- Mt Lebanon Magazine - https://lebomag.com -

Mt. Lebanon Turns 100

Happy Birthday, Mt. Lebanon!  About 150 residents gathered at the municipal building Monday, February 6, at 8 p.m., for a special commission meeting that commemorated the founding of Mt. Lebanon Township on February 6, 1912 and launched the community’s Centennial celebration.

Commission President David Brumfield called the meeting to order using the historic gavel made from one of the original Cedar of Lebanon trees that the Rev. Joseph Clokey brought back from the Holy Land and planted in his yard not far from Mt. Lebanon Presbyterian Church, the town’s first church.  It was from those Cedar trees that Mt. Lebanon got its name. At the start of the meeting, Brumfield read a congratulatory letter from resident Willis Siegfried, grandson of one of Mt. Lebanon’s founding commissioners.

Commissioners signed a proclamation celebrating the municipality’s 100 years of growth and vitality and accepted petition and resolutions from the offices of U.S. Rep. Tim Murphy (who also presented a flag flown over the Capitol), State Sen. John Pippy, State Rep. Matt Smith and County Councilman Vince Gastgeb. Manager Steve Feller joined the Commission for a formal photograph.

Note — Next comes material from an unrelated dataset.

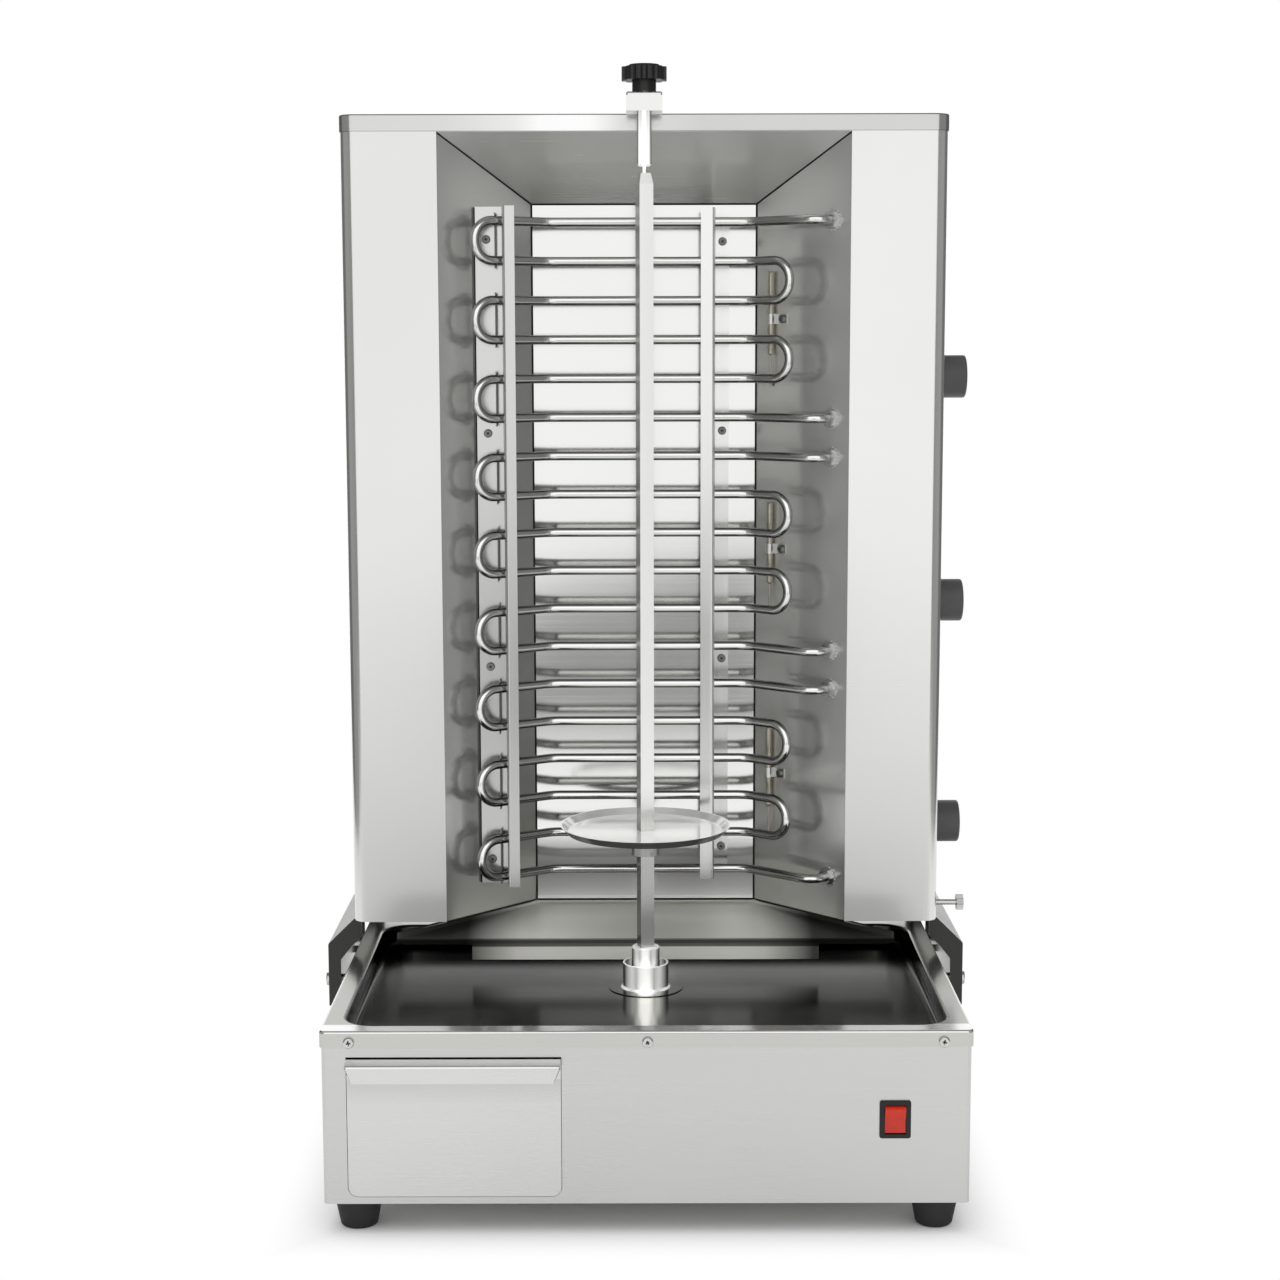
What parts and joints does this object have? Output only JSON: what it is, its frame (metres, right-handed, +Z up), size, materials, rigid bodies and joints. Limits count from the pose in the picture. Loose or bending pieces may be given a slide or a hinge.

Following the meeting, longtime residents Virginia Nicklas and Reg and Lillian Tate, who sponsored the reception, offered champagne  toasts to Mt. Lebanon’s past and future, with other toasts following.  Cake was provided by the Tate’s Potomac Bakery, one of Mt. Lebanon’s oldest businesses.

[1] In addition to the Tates and Ms. Nicklas, representatives of other founding and early families who attended included:  Lynn Geyer Banbury, Scotti and Jeanne Mulert, James and Harriet Baird (representing the Schreiner family), Peggy Smith, Fred and Penny Abbott and Tom Stevenson.

Many former commissioners and staff members, school directors, members of the Historical Society of Mt. Lebanon, representatives of the business community and members of Mt. Lebanon’s volunteer boards and authorities attended the event, which was open to the public.   A string quartet from the high school orchestra provided the music and guests enjoyed the premiere of a video of Mt. Lebanon through the decades produced by the Mt. Lebanon Public Information Office.